Au nord, avec le soleil de mai/juin très puissant, avec la bise, le plus sec parmi les vents, des taux d'humidité parfois <30 % en journée, les sols s'assèchent rapidement, évapotranspiration potentielle au max. Les sols assez humides avril/mai s'assèchenthttps://t.co/yQZLPnw07i pic.twitter.com/PqVFqXVWf4
— François Jobard (@Francois_Jobard) June 1, 2023
C'est grave docteur?
Heureusement, avant l'arrivée de cette "sécheresse éclair", la Belgique était bien préparée. Les pluies des mois précédents avaient permis de retrouver une "situation optimale" dans les barrages-réservoirs et de "bons débits" dans les cours d'eau, voire "supérieurs à la médiane", selon le dernier bilan des autorités wallonnes daté du 17 mai. Même les eaux souterraines étaient à un niveau normal. Jusqu'à aujourd'hui, l'indice de sécheresse de l'IRM (Institut royal météorologique) frôlait la catégorie "humide". Avec ce brusque retournement de situation, son graphique de prévisions prévoit un plongeon vers la catégorie "sec", mais la situation devrait malgré tout rester "normale", du moins jusqu'à la mi-juin.

©IRM
En France par contre, c'est une autre histoire. Le début de l'année s'est montré globalement moins pluvieux et aujourd'hui, les conséquences se font ressentir. Selon la carte de l'Hexagone réalisée par le ministère de la Transition écologique, certaines zones sont déjà placées en "alerte renforcée", notamment dans le département de l'Oise (Picardie), alors qu'une bonne partie du nord de la France est en "vigilance". Comme le précise l'agroclimatologue Serge Zaka sur Twitter, il y a "peu d'impact sur les cultures d'hiver pour le moment mais par contre, cela peut poser des problématiques de développement pour les nouveaux semis : pomme de terre, betterave, maïs, etc". La situation n'est pas aussi chaotique que dans certaines régions du Sud, comme dans le Gard et les Pyrénées-Orientales qui sont en "crise" de sécheresse, mais la situation est préoccupante vu que l'été n'a même pas commencé.
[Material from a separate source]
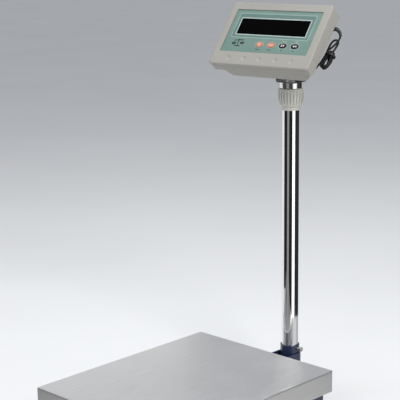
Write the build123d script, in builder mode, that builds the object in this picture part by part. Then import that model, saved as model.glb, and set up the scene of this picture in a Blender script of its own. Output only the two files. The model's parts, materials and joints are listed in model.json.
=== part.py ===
"""Electronic platform scale for small animals: levelled base frame, load cell, lift-off steel
pan, column in a clamped socket, and an indicator that swivels and tilts on top of the column.

Frame: millimetres, +Z up, floor at z = 0, the user stands on the -Y side, origin on the floor
under the middle of the whole scale.
"""
from build123d import *
import os
from math import atan, cos, pi, radians, sin, tan

# ---------------------------------------------------------------- driving dimensions
# weighing pan
PAN_W, PAN_D, PAN_SKIRT = 400.0, 500.0, 48.0
PAN_SHEET = 1.5
PAN_TOP_Z = 130.0
PAN_CORNER_R = 4.0
PAN_BEND_R = 2.5
PAD_T = 2.5

# square tube frames
BASE_W, BASE_D = 370.0, 464.0
BASE_TUBE, BASE_WALL = 40.0, 2.0
BASE_Z = 36.0
UPPER_W, UPPER_D = 340.0, 430.0
UPPER_TUBE, UPPER_WALL = 35.0, 2.0
UPPER_BEAM_W = 70.0

# single point load cell, its length along Y
CELL_L, CELL_W, CELL_H = 150.0, 40.0, 35.0
CELL_SEAT_L = 50.0
CELL_HOLE_PITCH = 25.0
CHANNEL_W, CHANNEL_H, CHANNEL_T = 84.0, 26.0, 4.0
CHANNEL_Z = 38.0
BASE_SPACER_T = 8.0

# column and its socket, behind the pan
COLUMN_GAP = 93.0
COLUMN_R, COLUMN_WALL = 19.0, 1.5
COLUMN_TOP_Z = 716.0
SOCKET_WALL = 3.0
SOCKET_Z = 36.0
SOCKET_TOP_Z = 122.0
SOCKET_FLOOR = 4.0
STRAP_T = 3.0
STRAP_TOP_Z = 103.0
FLANGE_W = 30.0
UPPER_SCREW_Z, LOWER_SCREW_Z = 115.0, 66.0
CLAMP_SEAT_X = 31.5
RUNNING_FIT = 0.05

# swivel joint on the column top
LIP_Z = 673.0
COLLAR_Z, COLLAR_H = 681.3, 39.9
COLLAR_R, COLLAR_FLUTES = 28.5, 24
HUB_Z, HUB_H, HUB_R = 721.8, 13.2, 24.5
YOKE_T = 2.5
YOKE_W, YOKE_D = 54.0, 40.0
PIVOT_Y, PIVOT_Z = -12.0, 785.0
PIVOT_R, PIVOT_BOLT_R, PIVOT_EYE_R = 13.0, 4.0, 11.0
WASHER_T, WASHER_GAP = 0.7, 0.8
KNOB_R, KNOB_HUB_R, KNOB_HUB_H, KNOB_H = 14.0, 9.0, 4.0, 12.0
HUB_SCREWS = [(0.0, -14.0), (14.0, 8.0), (-14.0, 8.0)]
CABLE_HOLE_R = 8.0
GROMMET_Y, GROMMET_Z = 2.0, 757.0

# indicator housing: x across, v up the face, n into the housing
YAW, TILT = 5.3, 38.5
FACE_Y, FACE_Z = -81.5, 846.7
HEAD_W, HEAD_H = 263.0, 163.0
FRONT_DEPTH, SHELL_GAP, HEAD_DEPTH = 8.0, 0.6, 57.0
RIM_TOP_DEPTH, RIM_LOW_DEPTH = 36.0, 28.0
HEAD_WALL = 2.5
HEAD_CORNER_R = 8.0
FACE_WALL = 4.0
OVERLAY_W, OVERLAY_H, OVERLAY_V = 228.0, 110.0, 7.4
OVERLAY_SINK, OVERLAY_T = 1.4, 0.4
WINDOW_W, WINDOW_H, WINDOW_X, WINDOW_V = 181.5, 40.5, 0.0, 19.3
KEY_W, KEY_H = 20.0, 13.0
KEY_X = [-17.0, 14.0, 45.0, 76.0]
KEY_V = -26.4
DIMPLE_PITCH, DIMPLE_V, DIMPLES = 41.5, -64.0, 5
DIMPLE_R, DIMPLE_DEPTH = 5.6, 1.6
SHELL_SCREWS = [(sx * 121.5, v) for sx in (-1, 1) for v in (-70.0, 70.0)]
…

Le pire serait-il à venir?
Reste que le plus inquiétant, c'est peut-être pour le plus long terme. Ces "sécheresses éclair" sont en effet appelés à devenir de plus en plus récurrents avec le réchauffement climatique. C'est déjà en partie une réalité à en croire une étude publiée dans Science. Celle-ci note en effet que depuis les années 1950, ces phénomènes se sont accélérés et intensifiés dans les trois quarts des régions du monde. Pas de chance pour nous: l'Europe est particulièrement visée (aux côtés de l'Amazonie, du nord de l'Asie, de l'est et du nord-ouest de l'Amérique du Nord, ainsi que du sud de la Chine).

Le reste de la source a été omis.